Hi,
I'm looking to use alerts & actions to automate the diagnosis of incidents and was wondering if anyone has achieved this or would know how to do the following? Currently, I have an alarm set up with the following conditions:
If node old status != up & new status = up, execute NCM script (show version, sh ip bgp nei, show logging etc.), email the output using ${N=Alerting;M=Notes}.
This works okay and does what I want but the issue is the script cannot be run until the device is back up, which could be too long, it doesn't allow the NOC to progress with third-party providers or customers straight away.

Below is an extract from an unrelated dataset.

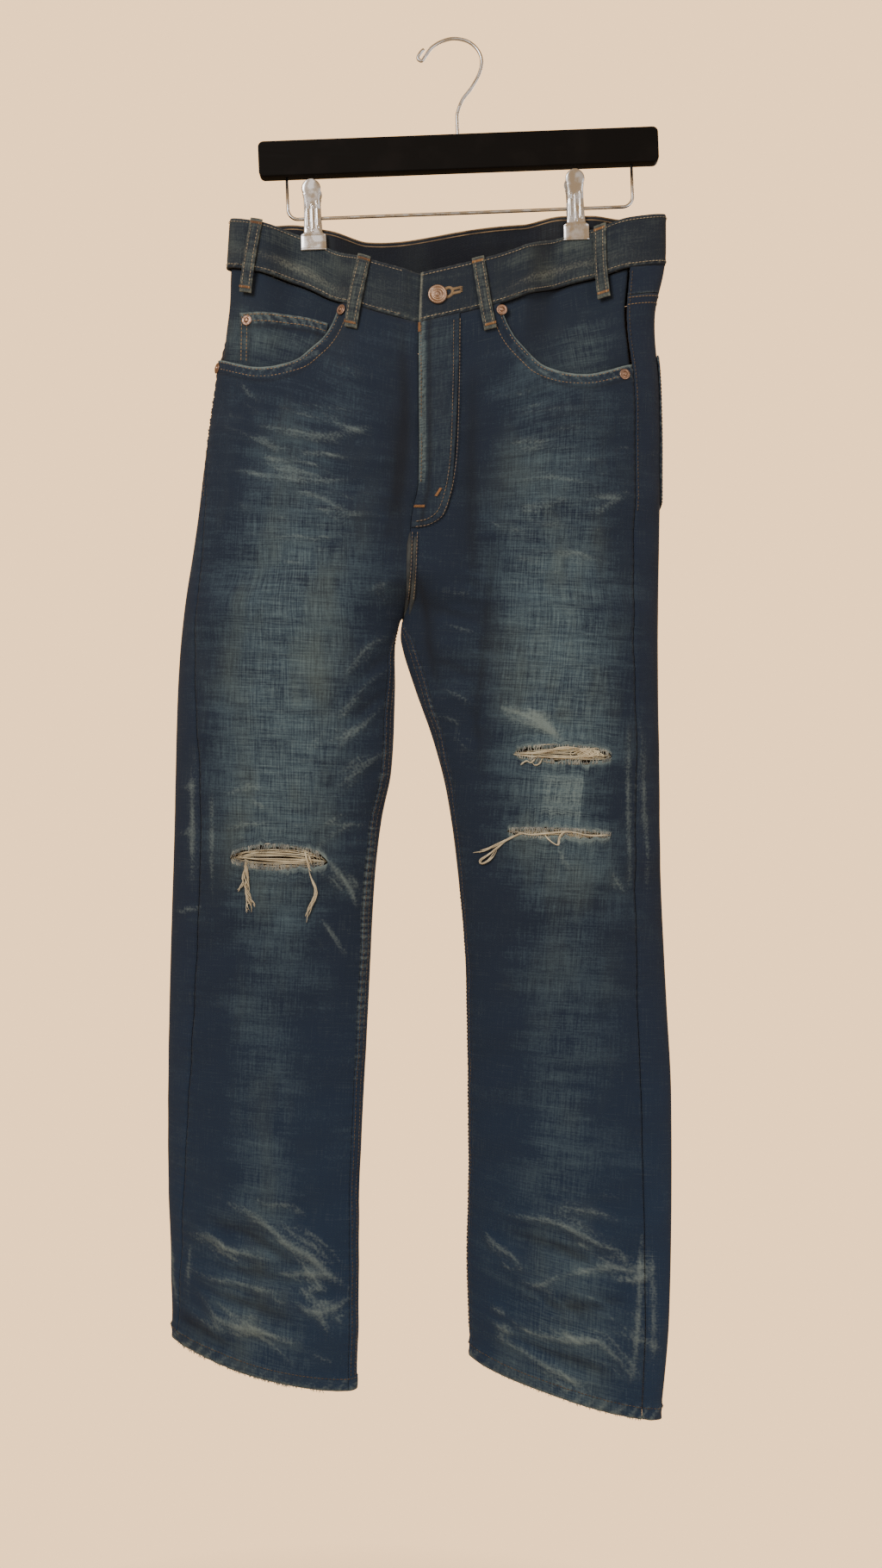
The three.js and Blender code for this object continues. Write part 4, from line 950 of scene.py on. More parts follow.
def yoke_drop(line):
    """The drop at which a line down the cloth meets the seam under the yoke."""
    drop = YOKE_SIDE_DROP + 0 * line(YOKE_SIDE_DROP)
    for _ in range(4):
        across = (1 - np.cos(math.pi * np.minimum(line(drop), 1))) / 2
        drop = lerp(YOKE_CENTRE_DROP, YOKE_SIDE_DROP, across)
    return drop


def back_line(leg, shares):
    return lambda drop: lerp(back_inner(leg, drop), outseam(leg, drop, -SEAM_GAP), shares)


def add_back(leg):
    shares = evenly(BACK_COLUMNS)
    top = yoke_drop(back_line(leg, shares)) + SEAM_GAP
    upper = lerp(top[:, None], LEVEL_ROWS_FROM, evenly(YOKE_ROWS)[None, :-1])
    rows = level_rows(leg)
    drops = np.concatenate([upper, np.broadcast_to(rows, (BACK_COLUMNS, len(rows)))], axis=1)
    turns = back_line(leg, shares[:, None])(drops)
    height, faded, pale, dark = relief(leg, turns, drops)
    pale = pale + 0.35 * edge_falloff(drops - top[:, None], 3)
    return cloth_piece(f"back_{leg['name']}_cloth", leg, turns, drops, [dark_denim, leg_inside_painted_light],
                       (height, faded, pale, dark), thick=leg_thickness(leg, drops))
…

I would like SolarWinds to do the following:
1. Detects R01 is down.
2. Log into R02 and SSH across to R01 via an inside address e.g. HSRP management IP.
3. Runs diagnostic script on R01: sh ver, sh logging, sh ip bgp summ etc.
4. Sends an email with script output using ${N=Alerting;M=Notes}.
The way I was thinking of doing this is defining a relationship between the nodes so SolarWinds knows they're a pair. Create a custom field ${HopAcrossIP} which will store the IP to SSH to the other device, and create the following script to call/[parse the information.
ssh -l ${Username} ${Node.Y.IP}
${password}
ssh ${HopAcrossIP}
${password}
[Run Script]
exit
exit
Would this be possible? Is this the best way to achieve it? I feel like it would be a lot of manual data input at the start but also lacks dynamic changes which could become a nightmare to manage.
Thanks
Dillon